INSTRUCTION: Reproduce all of the data exactly.

>> start DATASET RECORDS

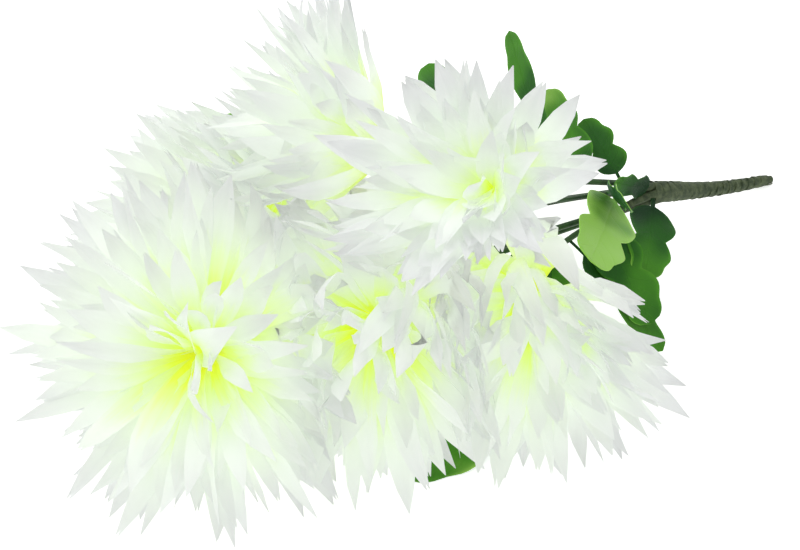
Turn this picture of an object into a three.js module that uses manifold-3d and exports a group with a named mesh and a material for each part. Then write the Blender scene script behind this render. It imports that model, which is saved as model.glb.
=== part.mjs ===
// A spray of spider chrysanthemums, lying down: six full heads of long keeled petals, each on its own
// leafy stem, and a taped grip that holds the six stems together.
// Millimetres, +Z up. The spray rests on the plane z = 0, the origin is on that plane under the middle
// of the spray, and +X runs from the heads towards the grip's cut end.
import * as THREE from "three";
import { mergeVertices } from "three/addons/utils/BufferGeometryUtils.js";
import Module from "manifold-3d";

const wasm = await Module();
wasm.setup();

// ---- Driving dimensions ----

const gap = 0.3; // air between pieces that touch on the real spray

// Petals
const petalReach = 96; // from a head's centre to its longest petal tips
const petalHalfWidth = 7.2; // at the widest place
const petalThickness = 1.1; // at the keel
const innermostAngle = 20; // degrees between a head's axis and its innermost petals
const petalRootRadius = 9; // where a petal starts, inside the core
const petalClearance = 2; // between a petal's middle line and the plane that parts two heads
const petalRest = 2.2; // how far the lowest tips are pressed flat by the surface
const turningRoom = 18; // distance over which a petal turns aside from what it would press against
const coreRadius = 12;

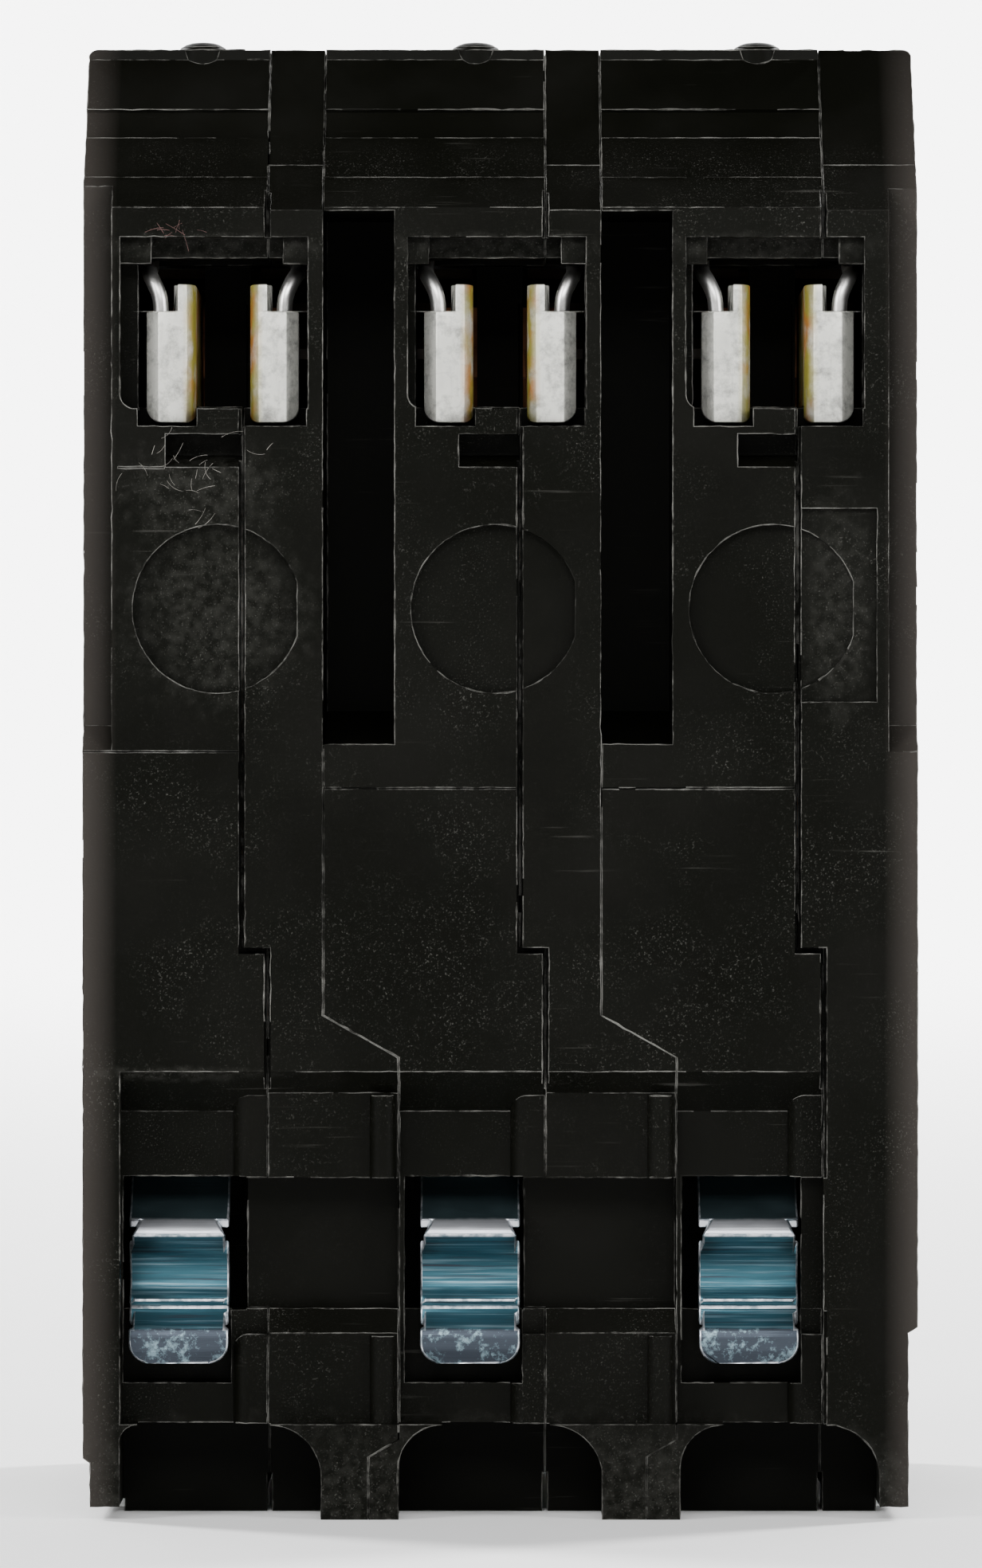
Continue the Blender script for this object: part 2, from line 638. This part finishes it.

>> end DATASET RECORDS

CORRECT ANSWER:
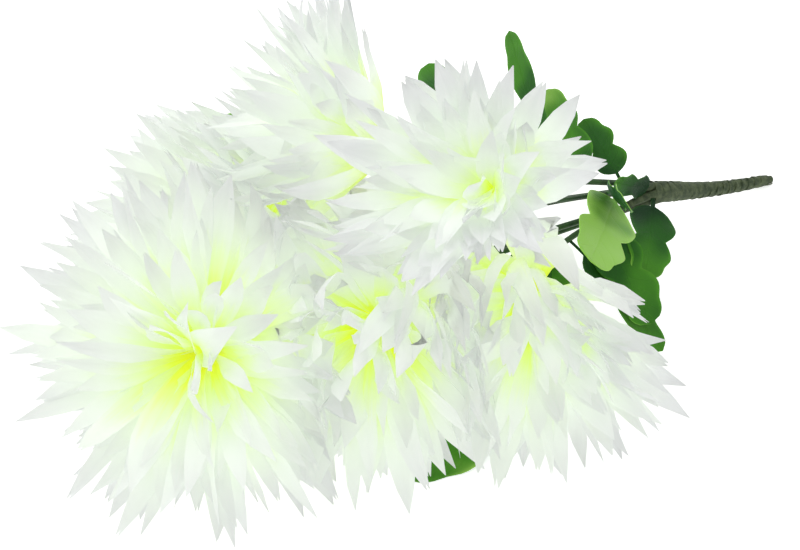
Turn this picture of an object into a three.js module that uses manifold-3d and exports a group with a named mesh and a material for each part. Then write the Blender scene script behind this render. It imports that model, which is saved as model.glb.
=== part.mjs ===
// A spray of spider chrysanthemums, lying down: six full heads of long keeled petals, each on its own
// leafy stem, and a taped grip that holds the six stems together.
// Millimetres, +Z up. The spray rests on the plane z = 0, the origin is on that plane under the middle
// of the spray, and +X runs from the heads towards the grip's cut end.
import * as THREE from "three";
import { mergeVertices } from "three/addons/utils/BufferGeometryUtils.js";
import Module from "manifold-3d";

const wasm = await Module();
wasm.setup();

// ---- Driving dimensions ----

const gap = 0.3; // air between pieces that touch on the real spray

// Petals
const petalReach = 96; // from a head's centre to its longest petal tips
const petalHalfWidth = 7.2; // at the widest place
const petalThickness = 1.1; // at the keel
const innermostAngle = 20; // degrees between a head's axis and its innermost petals
const petalRootRadius = 9; // where a petal starts, inside the core
const petalClearance = 2; // between a petal's middle line and the plane that parts two heads
const petalRest = 2.2; // how far the lowest tips are pressed flat by the surface
const turningRoom = 18; // distance over which a petal turns aside from what it would press against
const coreRadius = 12;

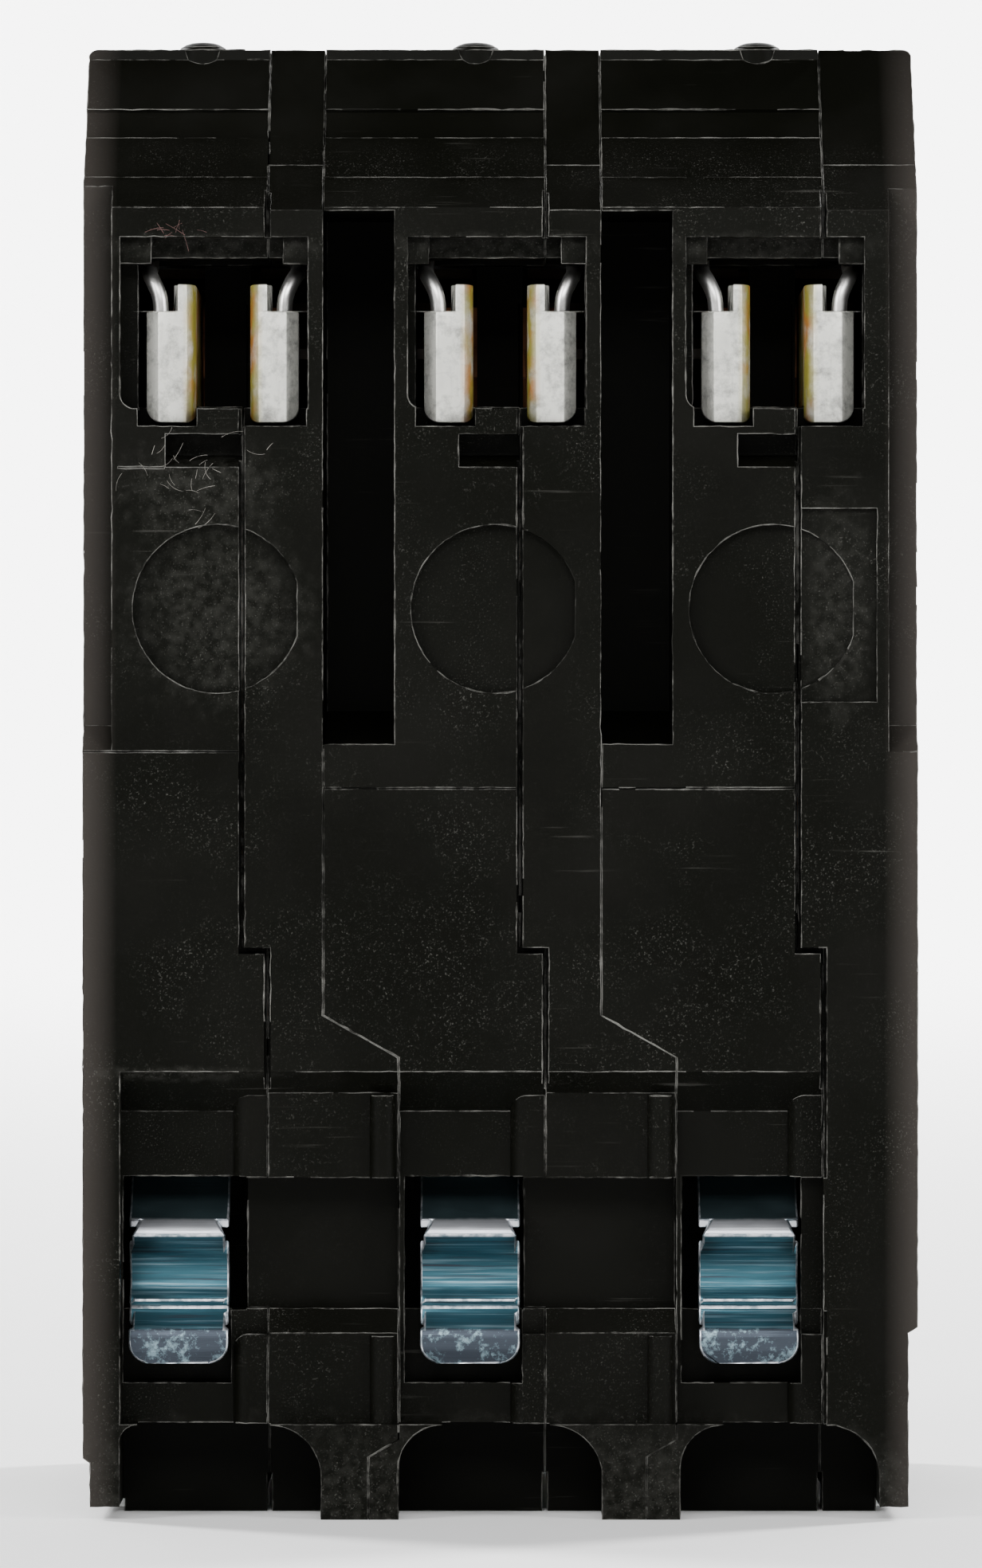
Continue the Blender script for this object: part 2, from line 638. This part finishes it.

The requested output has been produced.